Wasekjen PBNU, Gus Maksum Langitan Desak Pembentukan Kementerian Haji RI

TUBAN, iNewsTuban.id – Pelaksanaan ibadah haji tahun 2025 kembali menjadi sorotan. Meski Kementerian Agama RI menyatakan bahwa penyelenggaraan haji berjalan lancar dan bahkan lebih baik dibanding tahun-tahun sebelumnya, sejumlah fakta di lapangan menunjukkan hal berbeda.
Tak sedikit jemaah, petugas haji, hingga pihak berwenang di Arab Saudi yang menyoroti berbagai kekurangan yang terjadi selama pelaksanaan ibadah haji tahun ini.
Dari persoalan teknis saat pemberangkatan, keterlambatan layanan, hingga sistem koordinasi yang tidak optimal di Arafah, Muzdalifah, dan Mina, menjadi catatan penting yang tidak bisa diabaikan.
Bahkan, sebuah surat resmi dari pemerintah Arab Saudi kepada pemerintah Indonesia sempat beredar luas dan menimbulkan pertanyaan publik soal kesiapan serta kredibilitas sistem penyelenggaraan haji Indonesia.
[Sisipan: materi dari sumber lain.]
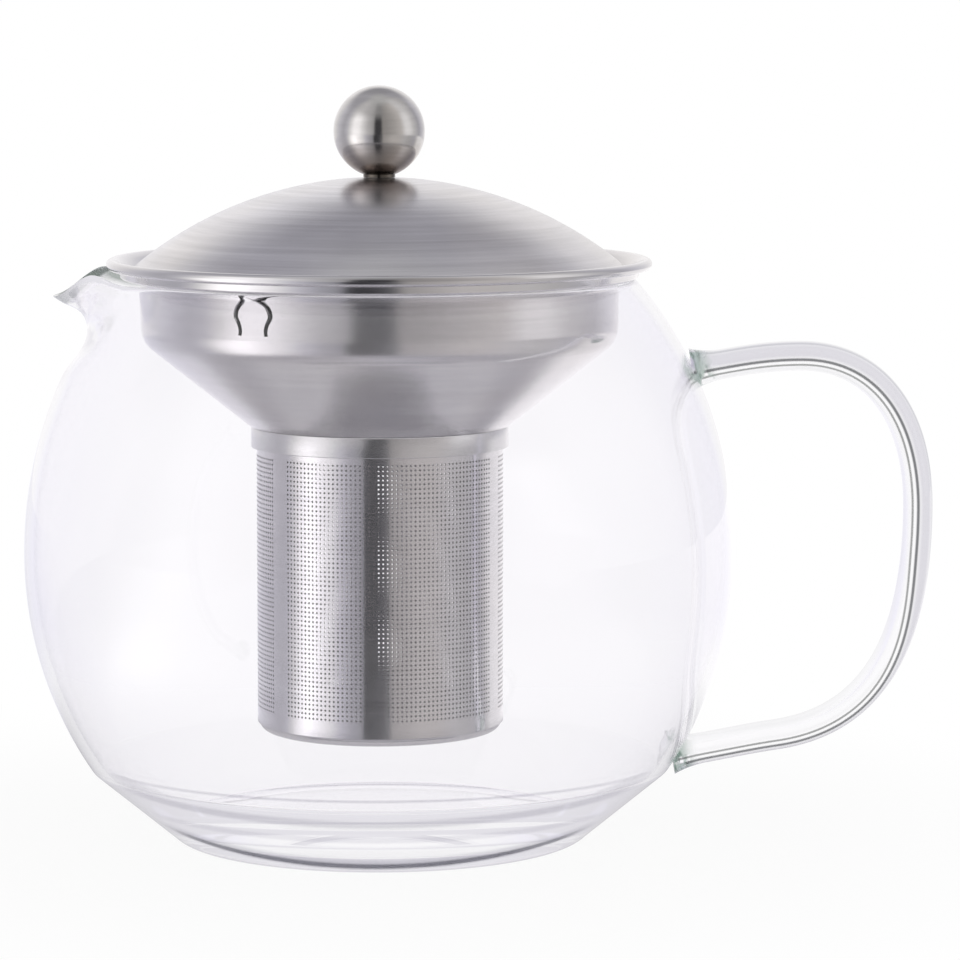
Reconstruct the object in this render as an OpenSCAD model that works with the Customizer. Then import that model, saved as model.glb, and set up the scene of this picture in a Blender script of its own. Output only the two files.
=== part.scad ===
// Glass jug teapot with a hanging steel infuser and a domed lid.
// Millimetres. Z is up, the origin is the centre of the base on the table,
// the pouring lip points to -X and the handle to +X.

/* [Glass jug] */
// Widest outside diameter of the jug
body_d = 151.6; // [140:0.2:170]
// Height of the widest place above the table
belly_z = 61.5; // [54:0.5:68]
// Height of the glass rim
jug_h = 120; // [112:0.5:128]
// Inside diameter of the mouth
mouth_d = 105.8; // [98:0.2:112]
// Thickness of the blown wall
glass_wall = 2.1; // [1.6:0.1:3]
// Diameter of the edge where the wall turns in to the base
base_edge_d = 123.8; // [116:0.2:130]
// Height of that edge
base_edge_z = 15.8; // [12:0.2:20]
// Outside diameter of the foot
foot_d = 93.4; // [84:0.2:102]
// Radius that rounds the foot into the base
foot_round = 6; // [3:0.5:8]
// Thickness of the glass floor
floor_t = 4.6; // [3:0.1:6]

/* [Pouring lip] */
// How far the lip stands out past the mouth
lip_out = 14.2; // [8:0.2:18]
// Radius of the lip's rounded tip, seen from above
lip_tip_r = 12; // [8:0.5:16]
// How far the tip lies below the rim
lip_drop = 2.4; // [1:0.1:4]
// Height over which the lip grows out of the shoulder
lip_h = 16; // [12:0.5:20]
// How far the throat under the lip is drawn in
throat_in = 1.7; // [0:0.1:2.5]

/* [Handle] */
// Reach of the handle's outside from the jug's axis
handle_reach = 118.1; // [110:0.5:130]
// Height of the middle of the top bar
handle_top_z = 103.6; // [96:0.2:108]
// Height where the grip stands furthest out
grip_z = 71.2; // [62:0.5:78]
// Height where the top bar meets the wall
top_root_z = 100.8; // [94:0.2:104]
// Height where the lower bar meets the wall
low_root_z = 18; // [16:0.2:26]
// Distance of the top bend from the axis
top_bend_x = 89.7; // [84:0.5:94]
// Distance of the lower bend from the axis
low_bend_x = 84.5; // [80:0.5:92]
// Height of the lower bend
low_bend_z = 22; // [19:0.5:30]
// Thickness of the glass strap
handle_t = 6.4; // [5:0.2:9]
// Width of the glass strap
handle_w = 11; // [8:0.5:16]
// How much thicker the strap is where it is fused on
root_grow = 2.6; // [1:0.2:5]

/* [Infuser funnel] */
// Thickness of the steel sheet
sheet_t = 0.6; // [0.4:0.05:0.8]
// How far the rolled rim stands out past the glass rim
rim_over = 2.9; // [2:0.1:6]
// Height of the rim above the ledge that the lid rests on
rim_rise = 3.6; // [3:0.1:6]
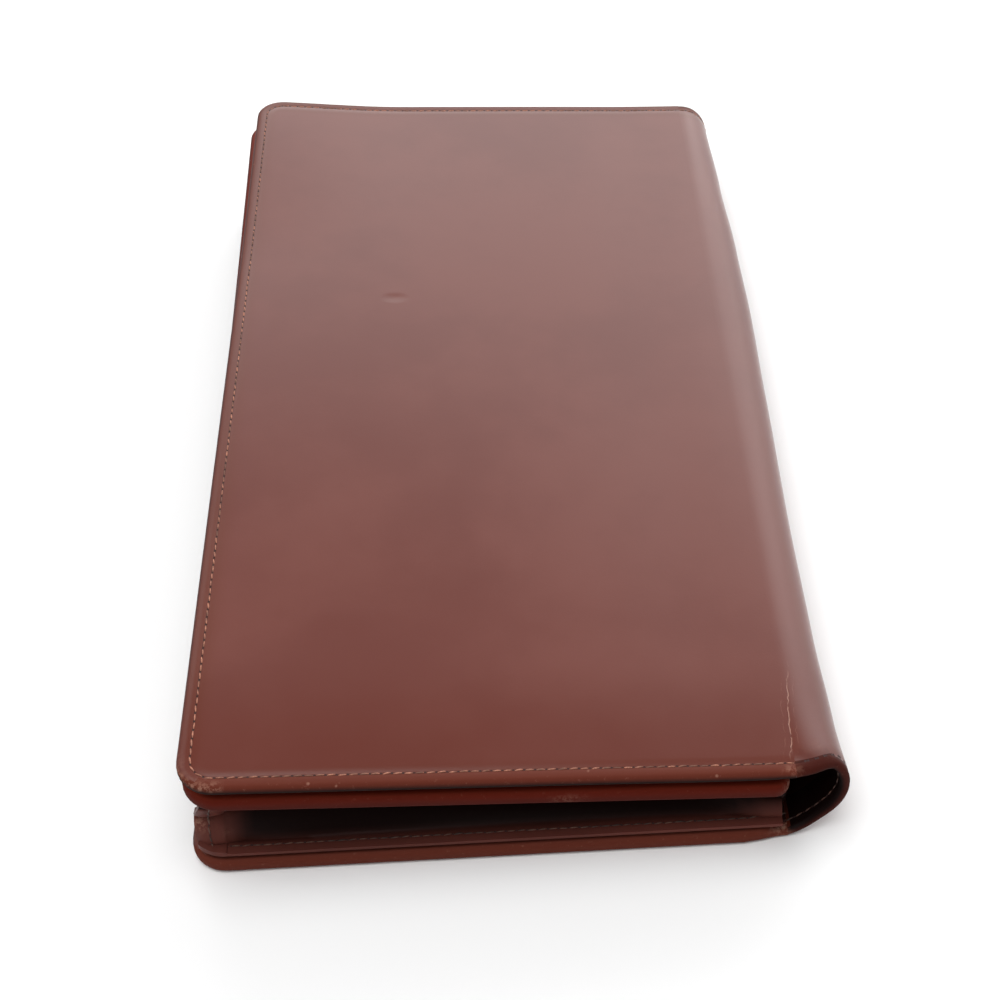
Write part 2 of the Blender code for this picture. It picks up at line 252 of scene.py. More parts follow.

Kondisi ini memunculkan gagasan penting: perlunya dibentuk Kementerian Haji yang berdiri secara mandiri dan terpisah dari Kementerian Agama. Hal ini dinilai mendesak mengingat jumlah jemaah haji asal Indonesia yang mencapai lebih dari 230 ribu orang setiap tahunnya—menjadikannya sebagai jemaah terbesar di dunia
"Haji adalah rukun Islam kelima yang sangat sakral bagi umat Islam. Di Indonesia, antrian keberangkatan bisa mencapai puluhan tahun. Maka sudah sepatutnya negara hadir secara maksimal dalam memberikan pelayanan terbaik," ujar KH.Maksum Faqih,(Gus Maksum) Pengasuh PP Langitan Widang, Tuban, sekaligus Wasekjen PBNU yang menyuarakan kritik atas haji tahun ini.
Menurutnya, status Badan Pengelola Haji (BPH) yang saat ini hanya menjadi bagian dari struktur Kementerian Agama, dinilai tidak cukup kuat dan fleksibel dalam mengambil keputusan strategis.
Dibutuhkan lembaga yang tidak hanya setingkat kementerian secara struktural, namun benar-benar berdiri sendiri secara kelembagaan dengan kewenangan penuh dalam pengelolaan haji nasional.
"Kalau terus ditangani hanya sebagai unit dari Kemenag, saya yakin tidak akan maksimal. Masalah haji sangat kompleks, mulai dari persiapan di dalam negeri, koordinasi antarinstansi, hingga pelayanan di tanah suci. Itu memerlukan struktur yang khusus, cepat, dan berwenang penuh," tambahnya.
Beberapa negara mayoritas Muslim seperti Arab Saudi, Pakistan, dan Iran telah memiliki kementerian atau otoritas khusus yang menangani haji. Mereka memiliki kewenangan dalam mengatur kebijakan, anggaran, pelayanan, hingga hubungan diplomatik terkait kuota dan logistik haji.
Maka, Indonesia sebagai negara dengan penduduk Muslim terbesar di dunia seharusnya juga memiliki infrastruktur kelembagaan yang setara, jika ingin benar-benar serius meningkatkan kualitas layanan haji. Pembentukan Kementerian Haji bisa menjadi langkah reformasi penting sekaligus warisan positif bagi masa depan pelayanan umat.
Usulan ini disampaikan dengan harapan agar Presiden Republik Indonesia bersama DPR RI, khususnya Komisi VIII yang membidangi urusan agama dan sosial, dapat mempertimbangkan secara serius pembentukan Kementerian Haji Republik Indonesia.
“Haji bukan hanya soal logistik. Ini soal kehormatan bangsa dan tanggung jawab negara dalam melayani tamu-tamu Allah. Jika kita lalai dalam hal ini, tidak hanya dampaknya dirasakan di dunia, tapi juga menjadi beban tanggung jawab kita kelak,” pungkasnya.
Dengan adanya kementerian khusus, tata kelola haji diharapkan akan lebih tertib, profesional, dan akuntabel, sejalan dengan semangat melayani jemaah haji sebagai bentuk ibadah nasional.